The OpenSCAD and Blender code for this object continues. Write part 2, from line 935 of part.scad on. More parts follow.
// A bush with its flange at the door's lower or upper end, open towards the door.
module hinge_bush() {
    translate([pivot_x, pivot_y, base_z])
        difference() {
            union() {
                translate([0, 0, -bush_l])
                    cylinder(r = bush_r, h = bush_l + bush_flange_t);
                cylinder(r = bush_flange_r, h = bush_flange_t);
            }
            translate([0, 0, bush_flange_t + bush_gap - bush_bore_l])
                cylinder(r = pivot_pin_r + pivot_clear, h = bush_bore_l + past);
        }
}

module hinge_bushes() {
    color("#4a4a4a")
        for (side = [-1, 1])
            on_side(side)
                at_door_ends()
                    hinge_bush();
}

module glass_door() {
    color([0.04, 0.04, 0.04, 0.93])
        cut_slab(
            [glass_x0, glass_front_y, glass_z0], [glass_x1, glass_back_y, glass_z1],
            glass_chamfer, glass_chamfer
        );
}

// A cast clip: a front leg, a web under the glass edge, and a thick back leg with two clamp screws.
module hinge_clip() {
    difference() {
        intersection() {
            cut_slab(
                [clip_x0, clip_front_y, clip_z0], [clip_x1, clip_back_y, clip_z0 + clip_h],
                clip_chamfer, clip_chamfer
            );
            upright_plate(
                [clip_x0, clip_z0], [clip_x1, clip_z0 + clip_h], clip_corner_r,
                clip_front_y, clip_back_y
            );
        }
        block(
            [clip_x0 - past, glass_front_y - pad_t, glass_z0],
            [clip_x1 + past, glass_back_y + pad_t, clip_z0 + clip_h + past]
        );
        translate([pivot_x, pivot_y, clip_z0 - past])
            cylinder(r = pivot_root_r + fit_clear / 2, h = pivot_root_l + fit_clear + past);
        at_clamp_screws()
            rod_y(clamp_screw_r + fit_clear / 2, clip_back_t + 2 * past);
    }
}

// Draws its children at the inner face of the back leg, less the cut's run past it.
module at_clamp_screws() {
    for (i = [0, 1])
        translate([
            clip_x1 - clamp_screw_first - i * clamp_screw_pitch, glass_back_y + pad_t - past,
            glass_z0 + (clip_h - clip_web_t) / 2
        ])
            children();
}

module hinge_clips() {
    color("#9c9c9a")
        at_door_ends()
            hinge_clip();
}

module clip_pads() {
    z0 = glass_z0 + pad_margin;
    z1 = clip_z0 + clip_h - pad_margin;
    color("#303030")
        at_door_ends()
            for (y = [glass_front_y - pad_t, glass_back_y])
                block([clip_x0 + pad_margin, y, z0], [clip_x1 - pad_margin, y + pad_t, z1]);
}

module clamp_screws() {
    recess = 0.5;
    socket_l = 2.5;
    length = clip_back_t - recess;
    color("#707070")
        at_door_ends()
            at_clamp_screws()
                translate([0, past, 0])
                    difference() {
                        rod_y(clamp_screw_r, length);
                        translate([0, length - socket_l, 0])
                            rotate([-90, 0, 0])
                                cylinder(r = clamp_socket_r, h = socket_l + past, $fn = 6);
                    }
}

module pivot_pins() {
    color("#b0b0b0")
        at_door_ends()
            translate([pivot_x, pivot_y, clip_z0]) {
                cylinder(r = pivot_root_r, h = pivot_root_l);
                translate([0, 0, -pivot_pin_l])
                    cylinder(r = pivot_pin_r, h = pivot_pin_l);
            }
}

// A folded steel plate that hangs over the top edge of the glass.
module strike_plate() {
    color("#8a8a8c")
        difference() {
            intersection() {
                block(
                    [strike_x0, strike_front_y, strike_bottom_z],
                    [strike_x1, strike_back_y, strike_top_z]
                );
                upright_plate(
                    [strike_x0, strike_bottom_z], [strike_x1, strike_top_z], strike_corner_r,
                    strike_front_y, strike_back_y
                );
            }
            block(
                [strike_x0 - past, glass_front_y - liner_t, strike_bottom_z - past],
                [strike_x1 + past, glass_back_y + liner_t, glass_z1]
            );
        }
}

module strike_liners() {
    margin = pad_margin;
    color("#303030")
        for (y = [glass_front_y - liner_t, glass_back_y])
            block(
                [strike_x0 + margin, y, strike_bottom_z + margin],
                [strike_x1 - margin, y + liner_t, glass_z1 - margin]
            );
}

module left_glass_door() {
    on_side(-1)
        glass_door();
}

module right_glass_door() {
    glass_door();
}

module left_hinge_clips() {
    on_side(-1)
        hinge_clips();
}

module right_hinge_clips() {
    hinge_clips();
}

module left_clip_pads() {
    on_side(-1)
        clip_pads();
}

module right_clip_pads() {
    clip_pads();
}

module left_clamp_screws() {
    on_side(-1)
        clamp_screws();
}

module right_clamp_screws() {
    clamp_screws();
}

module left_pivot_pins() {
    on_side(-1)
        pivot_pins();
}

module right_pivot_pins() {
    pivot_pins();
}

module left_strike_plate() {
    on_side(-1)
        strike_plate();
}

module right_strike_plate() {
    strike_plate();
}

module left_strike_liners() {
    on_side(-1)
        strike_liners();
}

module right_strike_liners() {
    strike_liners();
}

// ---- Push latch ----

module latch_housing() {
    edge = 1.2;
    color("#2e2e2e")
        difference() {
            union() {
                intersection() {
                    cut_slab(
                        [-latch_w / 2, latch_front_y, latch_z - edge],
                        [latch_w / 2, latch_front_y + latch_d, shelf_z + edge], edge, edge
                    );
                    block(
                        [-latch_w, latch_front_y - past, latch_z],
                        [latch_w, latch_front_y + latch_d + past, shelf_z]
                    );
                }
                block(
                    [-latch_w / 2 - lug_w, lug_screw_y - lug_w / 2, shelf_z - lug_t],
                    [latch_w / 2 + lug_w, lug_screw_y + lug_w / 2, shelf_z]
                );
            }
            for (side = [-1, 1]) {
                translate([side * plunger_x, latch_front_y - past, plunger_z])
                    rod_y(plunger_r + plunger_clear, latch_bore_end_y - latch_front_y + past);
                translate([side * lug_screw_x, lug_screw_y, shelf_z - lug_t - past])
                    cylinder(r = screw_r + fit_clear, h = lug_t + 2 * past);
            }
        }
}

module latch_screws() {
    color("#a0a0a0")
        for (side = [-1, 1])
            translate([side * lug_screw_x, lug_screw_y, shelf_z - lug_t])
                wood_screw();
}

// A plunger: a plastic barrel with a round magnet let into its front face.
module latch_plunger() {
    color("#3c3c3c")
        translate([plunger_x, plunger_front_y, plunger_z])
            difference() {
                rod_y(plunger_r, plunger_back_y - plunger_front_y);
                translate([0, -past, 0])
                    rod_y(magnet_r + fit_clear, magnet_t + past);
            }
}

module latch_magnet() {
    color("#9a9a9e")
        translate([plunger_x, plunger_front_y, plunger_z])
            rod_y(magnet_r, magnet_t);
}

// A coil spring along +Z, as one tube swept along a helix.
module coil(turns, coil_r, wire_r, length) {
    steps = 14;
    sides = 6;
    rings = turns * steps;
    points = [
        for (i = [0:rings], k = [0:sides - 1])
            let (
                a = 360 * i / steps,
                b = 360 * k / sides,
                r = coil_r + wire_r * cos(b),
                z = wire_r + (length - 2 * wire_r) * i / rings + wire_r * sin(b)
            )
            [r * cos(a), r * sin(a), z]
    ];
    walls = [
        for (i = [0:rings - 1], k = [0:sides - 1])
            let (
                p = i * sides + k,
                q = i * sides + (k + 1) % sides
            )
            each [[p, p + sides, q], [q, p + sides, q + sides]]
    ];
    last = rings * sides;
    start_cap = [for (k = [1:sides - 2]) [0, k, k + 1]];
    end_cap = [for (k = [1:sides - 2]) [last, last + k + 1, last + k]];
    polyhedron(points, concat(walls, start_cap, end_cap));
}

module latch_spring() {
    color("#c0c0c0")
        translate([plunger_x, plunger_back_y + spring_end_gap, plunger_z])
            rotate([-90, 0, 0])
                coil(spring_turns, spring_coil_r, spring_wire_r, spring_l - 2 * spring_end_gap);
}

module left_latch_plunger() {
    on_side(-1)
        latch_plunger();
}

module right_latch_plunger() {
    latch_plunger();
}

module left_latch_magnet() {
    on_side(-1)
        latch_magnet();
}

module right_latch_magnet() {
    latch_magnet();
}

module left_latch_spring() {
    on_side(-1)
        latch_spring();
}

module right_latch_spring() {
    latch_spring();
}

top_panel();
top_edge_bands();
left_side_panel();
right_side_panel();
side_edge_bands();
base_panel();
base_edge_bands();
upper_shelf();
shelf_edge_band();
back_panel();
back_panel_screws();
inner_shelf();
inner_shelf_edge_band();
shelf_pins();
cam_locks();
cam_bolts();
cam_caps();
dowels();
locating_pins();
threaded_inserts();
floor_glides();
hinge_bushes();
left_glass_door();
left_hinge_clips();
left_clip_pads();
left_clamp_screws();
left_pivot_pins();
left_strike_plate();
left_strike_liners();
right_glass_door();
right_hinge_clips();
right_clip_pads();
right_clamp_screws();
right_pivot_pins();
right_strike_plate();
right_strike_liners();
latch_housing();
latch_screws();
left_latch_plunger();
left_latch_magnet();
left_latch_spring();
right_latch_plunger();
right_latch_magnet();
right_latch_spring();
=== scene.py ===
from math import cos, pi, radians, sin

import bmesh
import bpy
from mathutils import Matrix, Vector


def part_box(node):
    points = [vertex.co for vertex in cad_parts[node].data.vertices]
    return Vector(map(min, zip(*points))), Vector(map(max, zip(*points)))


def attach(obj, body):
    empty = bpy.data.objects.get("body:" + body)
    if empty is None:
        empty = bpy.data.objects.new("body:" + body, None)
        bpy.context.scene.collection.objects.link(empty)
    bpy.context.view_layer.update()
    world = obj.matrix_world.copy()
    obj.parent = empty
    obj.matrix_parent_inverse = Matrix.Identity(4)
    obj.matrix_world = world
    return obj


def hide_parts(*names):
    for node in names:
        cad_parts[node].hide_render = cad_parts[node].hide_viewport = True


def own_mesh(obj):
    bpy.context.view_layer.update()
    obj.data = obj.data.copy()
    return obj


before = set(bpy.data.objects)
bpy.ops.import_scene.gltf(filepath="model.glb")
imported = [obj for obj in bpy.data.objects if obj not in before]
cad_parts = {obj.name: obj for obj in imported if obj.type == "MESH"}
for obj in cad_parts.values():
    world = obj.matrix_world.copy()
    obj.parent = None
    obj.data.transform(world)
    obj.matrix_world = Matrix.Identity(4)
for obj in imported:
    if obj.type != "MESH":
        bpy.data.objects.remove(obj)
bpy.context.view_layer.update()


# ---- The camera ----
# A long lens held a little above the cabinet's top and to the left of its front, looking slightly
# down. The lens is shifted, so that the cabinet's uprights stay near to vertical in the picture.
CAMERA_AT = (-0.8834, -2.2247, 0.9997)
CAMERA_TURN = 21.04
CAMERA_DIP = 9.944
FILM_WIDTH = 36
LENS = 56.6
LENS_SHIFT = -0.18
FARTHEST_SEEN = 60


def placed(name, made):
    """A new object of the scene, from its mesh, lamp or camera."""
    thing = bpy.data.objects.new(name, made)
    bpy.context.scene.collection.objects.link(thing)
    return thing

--

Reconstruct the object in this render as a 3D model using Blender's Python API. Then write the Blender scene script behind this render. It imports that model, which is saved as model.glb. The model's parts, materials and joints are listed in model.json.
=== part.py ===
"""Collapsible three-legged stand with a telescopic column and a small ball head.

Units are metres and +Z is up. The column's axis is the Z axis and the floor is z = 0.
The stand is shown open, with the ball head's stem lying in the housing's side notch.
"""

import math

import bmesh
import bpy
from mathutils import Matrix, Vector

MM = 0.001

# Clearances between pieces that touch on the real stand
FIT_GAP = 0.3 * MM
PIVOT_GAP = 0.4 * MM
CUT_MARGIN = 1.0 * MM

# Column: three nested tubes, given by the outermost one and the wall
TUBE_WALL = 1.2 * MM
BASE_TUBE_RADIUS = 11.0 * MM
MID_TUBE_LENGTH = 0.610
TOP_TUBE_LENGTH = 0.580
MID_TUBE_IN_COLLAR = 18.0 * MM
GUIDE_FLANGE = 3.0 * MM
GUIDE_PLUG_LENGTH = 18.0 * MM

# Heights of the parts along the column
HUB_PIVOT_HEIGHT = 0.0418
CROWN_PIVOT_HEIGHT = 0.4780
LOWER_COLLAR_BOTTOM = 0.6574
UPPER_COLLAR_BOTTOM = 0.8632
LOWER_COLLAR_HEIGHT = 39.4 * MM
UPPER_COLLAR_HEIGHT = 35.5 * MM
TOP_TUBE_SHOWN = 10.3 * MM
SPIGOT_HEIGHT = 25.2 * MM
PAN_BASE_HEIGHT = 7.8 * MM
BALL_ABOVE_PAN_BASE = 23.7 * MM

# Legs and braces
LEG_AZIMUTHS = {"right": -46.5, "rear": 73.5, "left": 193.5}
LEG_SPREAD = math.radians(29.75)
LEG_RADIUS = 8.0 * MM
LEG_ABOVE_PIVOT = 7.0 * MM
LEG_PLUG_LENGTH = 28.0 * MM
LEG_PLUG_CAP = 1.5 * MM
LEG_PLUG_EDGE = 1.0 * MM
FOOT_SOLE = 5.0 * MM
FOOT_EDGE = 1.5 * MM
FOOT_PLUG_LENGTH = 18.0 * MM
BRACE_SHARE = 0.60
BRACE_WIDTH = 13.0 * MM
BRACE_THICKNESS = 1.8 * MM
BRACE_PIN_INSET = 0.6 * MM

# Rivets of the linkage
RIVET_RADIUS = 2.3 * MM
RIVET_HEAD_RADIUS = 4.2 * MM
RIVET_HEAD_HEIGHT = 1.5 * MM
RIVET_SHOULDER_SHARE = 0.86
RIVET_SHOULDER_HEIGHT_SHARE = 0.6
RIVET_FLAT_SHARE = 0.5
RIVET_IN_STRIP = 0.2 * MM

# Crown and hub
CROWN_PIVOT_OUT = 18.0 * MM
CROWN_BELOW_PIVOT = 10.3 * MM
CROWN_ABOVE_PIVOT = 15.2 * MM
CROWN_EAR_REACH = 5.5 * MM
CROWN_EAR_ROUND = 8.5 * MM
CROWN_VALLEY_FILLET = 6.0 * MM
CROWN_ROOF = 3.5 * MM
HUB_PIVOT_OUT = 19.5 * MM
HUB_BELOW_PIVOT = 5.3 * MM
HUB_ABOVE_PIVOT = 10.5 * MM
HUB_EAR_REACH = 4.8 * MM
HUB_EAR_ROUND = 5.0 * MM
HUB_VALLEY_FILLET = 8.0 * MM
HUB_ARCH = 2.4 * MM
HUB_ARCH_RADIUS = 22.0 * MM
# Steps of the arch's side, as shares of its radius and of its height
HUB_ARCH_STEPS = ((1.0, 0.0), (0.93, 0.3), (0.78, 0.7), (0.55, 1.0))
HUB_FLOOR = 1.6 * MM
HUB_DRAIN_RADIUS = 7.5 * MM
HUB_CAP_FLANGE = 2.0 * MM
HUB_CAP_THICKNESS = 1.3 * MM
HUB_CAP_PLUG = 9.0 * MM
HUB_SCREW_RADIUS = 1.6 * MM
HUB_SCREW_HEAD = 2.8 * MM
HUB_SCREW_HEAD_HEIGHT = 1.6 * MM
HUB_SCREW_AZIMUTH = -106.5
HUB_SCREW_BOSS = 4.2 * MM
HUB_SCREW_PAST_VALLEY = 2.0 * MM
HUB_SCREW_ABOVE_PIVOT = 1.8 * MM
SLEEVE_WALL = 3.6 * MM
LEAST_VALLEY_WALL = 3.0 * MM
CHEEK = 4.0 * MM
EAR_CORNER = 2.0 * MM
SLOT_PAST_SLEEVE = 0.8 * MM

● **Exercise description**
Write out, from the lines above, only those from the line with "obj.matrix_world = world" to the line with "obj.matrix_world = Matrix.Identity(4)", exactly as given, including the first and the last.

● **Expected output**
    obj.matrix_world = world
    return obj


def hide_parts(*names):
    for node in names:
        cad_parts[node].hide_render = cad_parts[node].hide_viewport = True


def own_mesh(obj):
    bpy.context.view_layer.update()
    obj.data = obj.data.copy()
    return obj


before = set(bpy.data.objects)
bpy.ops.import_scene.gltf(filepath="model.glb")
imported = [obj for obj in bpy.data.objects if obj not in before]
cad_parts = {obj.name: obj for obj in imported if obj.type == "MESH"}
for obj in cad_parts.values():
    world = obj.matrix_world.copy()
    obj.parent = None
    obj.data.transform(world)
    obj.matrix_world = Matrix.Identity(4)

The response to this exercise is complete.